Sin embargo, utilizar conceptos políticos como meros términos despectivos es un fenómeno común en la discusión cotidiana e incluso en el debate académico de la actualidad, pues, por ejemplo, hoy en día el fascismo dejó de ser una ideología bien definida y claramente visible para transformarse en el discurso de la derecha e izquierda (y a veces del centro) para condenar la intolerancia de sus rivales.
En el caso del populismo, ocurre este fenómeno. Es una carta bajo la manga siempre fiel y confiable frente a cualquier líder o movimiento político que intente fusionar la emoción de las masas y los deseos de cambio en un discurso y proyecto político determinado.
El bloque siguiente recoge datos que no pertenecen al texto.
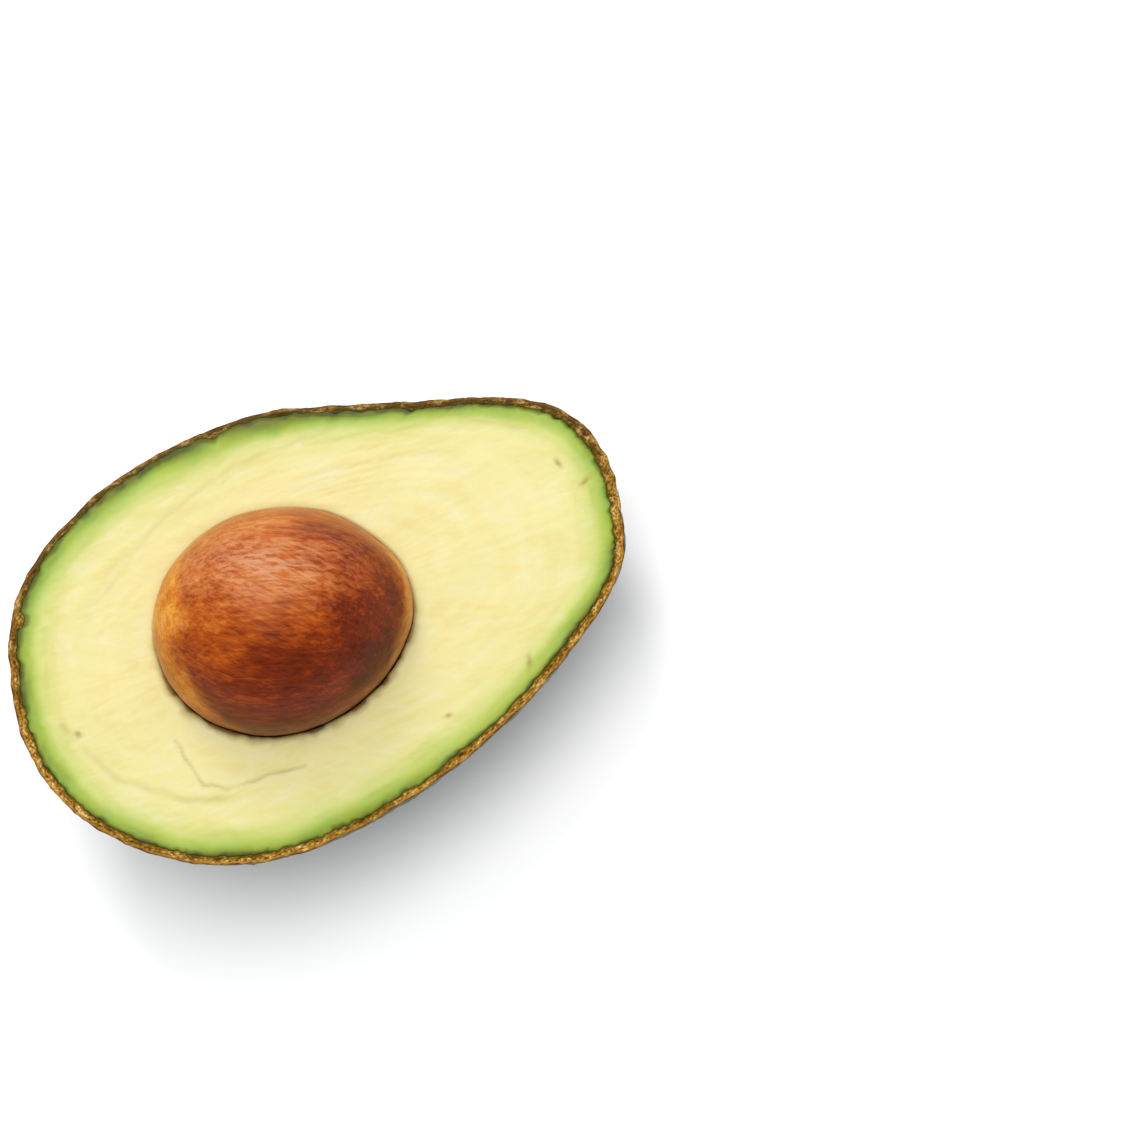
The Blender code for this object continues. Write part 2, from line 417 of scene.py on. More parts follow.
def make_peel():
    rings = peel_rings()
    angle, ring, faces = ring_body(rings)
    zone = np.array([kind for kind, _, _ in rings])[ring]
    share = np.array([value for _, value, _ in rings])[ring]
    points = np.zeros((len(angle), 3))
    wall, face, skin = zone == "wall", zone == "face", zone == "skin"
    points[wall] = hidden_wall(angle[wall], share[wall], -WALL_GAP / 2)

    inner, outer = inner_edge(angle[face], -SEAM), outer_edge(angle[face])
    across = share[face][:, None]
    points[face] = inner * (1 - across) + outer * across
    width = np.linalg.norm(outer - inner, axis=1)
    from_skin = width * (1 - share[face])
    from_flesh = width * share[face]
    lip = np.exp(-from_skin / (0.12 * MM))
    drop = 0.05 * np.exp(-from_flesh / (0.10 * MM))
    places = cork_place(angle[face], from_skin)
    points[face, 2] = crumble(places, from_skin) - MM * (0.18 * lip + drop)

    way = bowl_way(angle[skin], rim_slope(angle[skin]) * share[skin])
    smooth = fruit_point(way, 0.0)
    relief = skin_relief(smooth)
    rim, pit = scab_fields(smooth)
    raised = relief + MM * (0.13 * rim - 0.22 * pit)
    near_cut = smoothstep(0.92, 0.995, share[skin])
    points[skin] = fruit_point(way, -raised * (1 - (1 - RIM_CALM) * near_cut))
    points[skin] = settle(points[skin])

    values = {key: np.zeros(len(angle)) for key in ("relief", "scab_rim", "scab_pit", "stem_apart")}
    values["relief"][skin] = relief / MM
    values["scab_rim"][skin] = rim
    values["scab_pit"][skin] = pit
    values["stem_apart"][skin] = stem_distance(smooth)[0] / MM
    cut = {"from_skin": from_skin / MM, "from_flesh": from_flesh / MM}
    cut.update({"cork_right": places[:, 0], "cork_up": places[:, 1]})
    for key, numbers in cut.items():
        values[key] = np.full(len(angle), FAR)
        values[key][face] = numbers
    peel = make_piece("peel_outside", points, faces, values)
    peel.data.materials.append(skin_material())
    peel.data.materials.append(cork_material())
    first_face, last_face = np.flatnonzero(face)[0], np.flatnonzero(face)[-1]
    for polygon in peel.data.polygons:
        low, high = min(polygon.vertices), max(polygon.vertices)
        polygon.material_index = int(high <= last_face and low >= first_face)
    return peel


FLESH_RINGS = 56
BACK_DEPTH = 2.0  # in mm, of the flesh's back under the skin, for its colour
HOLLOW_DEPTH = 18.0  # the same, of the hollow's surface
# The seed's hollow: share of the way up from its lowest point, and vertices
HOLLOW = ((0.0, 1), (0.06, 36), (0.14, 72), (0.26, 144), (0.4, 288), (0.55, 288))
HOLLOW = HOLLOW + ((0.7, 576), (0.82, 576), (0.91, 1152), (0.96, 1152), (0.985, 1152))


# Flatter and fuller sides of the seed: angle from its long axis, height in mm, reach in degrees
SEED_SIDES = ((30, -1.3, 22), (72, -0.7, 25), (118, -0.8, 20), (-100, 0.35, 30))


def seed_relief(way):
    """Broad unevenness of the seed, in metres, for unit directions in its own frame."""
    lift = 0.30 * smooth_noise(way, 0.75, 601) + 0.14 * smooth_noise(way, 0.33, 613)
    for angle, height, reach in SEED_SIDES:
        centre = np.array((math.cos(math.radians(angle)), math.sin(math.radians(angle)), 0.15))
        apart = np.sum((way - centre) ** 2, axis=-1)
        lift = lift + height * np.exp(-apart / (2 * math.radians(reach) ** 2))
    return MM * lift


def seed_point(way, margin):
    """Points of the seed's surface, or of one a margin outside it, about the seed's centre."""
    narrowing = 1 - SEED_TAPER * way[..., 0]
    half = (
        np.full_like(narrowing, SEED_LENGTH / 2),
        SEED_WIDTH / 2 * narrowing,
        SEED_THICKNESS / 2 * narrowing,
    )
    lift = margin + seed_relief(way.reshape(-1, 3)).reshape(narrowing.shape)
    return np.stack([(size + lift) * way[..., axis] for axis, size in enumerate(half)], axis=-1)


LOOSEST = math.radians(248)  # the angle round the fruit where the seed stands loosest


def loose_side(angle):
    """How far the seed stands loose from the flesh at an angle round the fruit, from 0 to 1."""
    turn = np.abs((angle - LOOSEST + math.pi) % (2 * math.pi) - math.pi)
    return 1 - smoothstep(0.9, 1.7, turn)


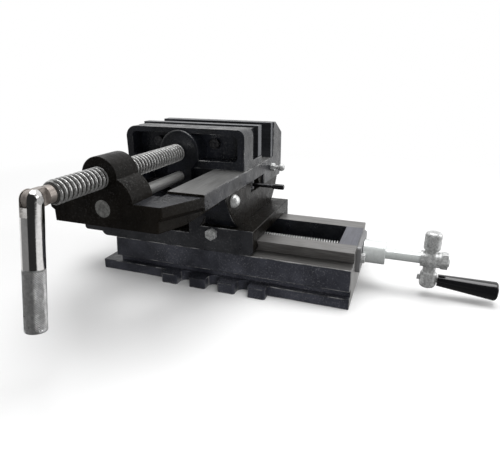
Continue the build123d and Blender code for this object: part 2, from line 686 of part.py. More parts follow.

Con esto, no se está diciendo que el populismo vaya a ser el camino único y deseable para las transformaciones que la gran mayoría de los chilenos quiere ver para encontrar un país más justo y con mejores niveles de vida. Debemos tener presente que frente a cualquier despertar social y movimiento ciudadano hay elementos populistas que son imprescindibles a la hora de un cambio.
Si hacemos una pequeña revisión conceptual, podemos ver que el populismo es mucho más que una ofensa política. Por ejemplo, la politóloga argentina Flavia Freidenberg señala que uno de los fines de la acción populista es buscar el cambio y refundación del statu quo dominante. Por otro lado, el politólogo holandés Cas Mudde dice que el populismo se trata de la idea de que un cuerpo social está separado en dos facciones; por un lado está “el verdadero pueblo”, y por otro, “la élite corrupta”, señalando, además, que el populismo está presente no solo en sectores extremos ideológicos, si no también en el centro político.
En esa misma línea, tenemos al teórico político Ernesto Lalcau, quien sostiene que el populismo surge cuando los elementos popular-democráticos son una contraparte contra la ideología de la oposición dominante. Es más, hasta el mismo Francis Fukuyama señaló que el populismo no es algo necesariamente negativo, porque para lograr cosas importantes se necesitan del apoyo de sectores populares y de líderes carismáticos.
Siendo así, nos surgen interrogantes para la reflexión final; ¿será el populismo un actor clave para hacer una contraparte sólida frente a la clase política?, y siguiendo el mismo camino, ¿se lograrán los cambios en favor del desarrollo y justicia por medio de elementos populistas? Quizás, aunque no sea deseable, el populismo jugará un rol fundamental.